TO BE DONE: Counting only lines that hold "part", give the total and nothing more.

INPUT:
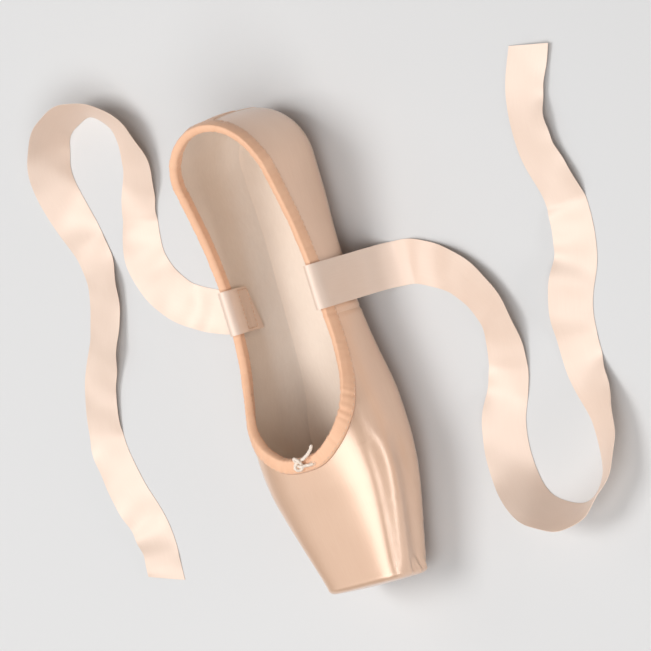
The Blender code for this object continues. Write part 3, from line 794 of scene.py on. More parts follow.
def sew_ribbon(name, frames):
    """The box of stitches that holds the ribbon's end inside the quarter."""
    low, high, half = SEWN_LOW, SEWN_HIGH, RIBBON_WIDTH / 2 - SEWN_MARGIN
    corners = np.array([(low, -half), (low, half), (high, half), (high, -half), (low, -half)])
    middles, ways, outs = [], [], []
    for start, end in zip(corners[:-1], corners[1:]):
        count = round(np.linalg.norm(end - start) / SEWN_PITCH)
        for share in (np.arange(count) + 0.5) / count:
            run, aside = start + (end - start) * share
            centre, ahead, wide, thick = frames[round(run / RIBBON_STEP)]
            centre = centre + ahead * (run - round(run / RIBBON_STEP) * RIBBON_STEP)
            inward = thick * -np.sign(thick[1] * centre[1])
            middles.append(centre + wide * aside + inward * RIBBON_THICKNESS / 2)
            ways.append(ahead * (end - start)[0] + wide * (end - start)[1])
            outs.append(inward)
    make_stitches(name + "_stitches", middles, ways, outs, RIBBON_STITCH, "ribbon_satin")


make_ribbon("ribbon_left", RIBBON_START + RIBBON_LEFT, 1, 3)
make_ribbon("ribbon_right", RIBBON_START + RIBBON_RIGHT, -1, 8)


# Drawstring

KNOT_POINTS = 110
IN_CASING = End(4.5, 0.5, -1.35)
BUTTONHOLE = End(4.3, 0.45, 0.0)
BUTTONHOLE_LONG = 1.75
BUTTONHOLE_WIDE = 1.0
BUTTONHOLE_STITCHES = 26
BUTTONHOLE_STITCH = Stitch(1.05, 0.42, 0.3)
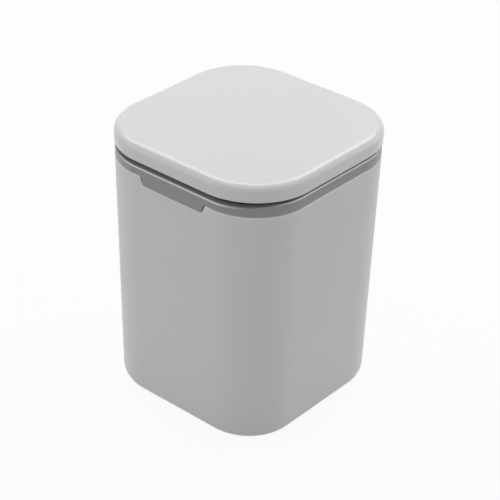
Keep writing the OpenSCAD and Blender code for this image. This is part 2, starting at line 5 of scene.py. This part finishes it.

ANSWER TO THIS TASK: 2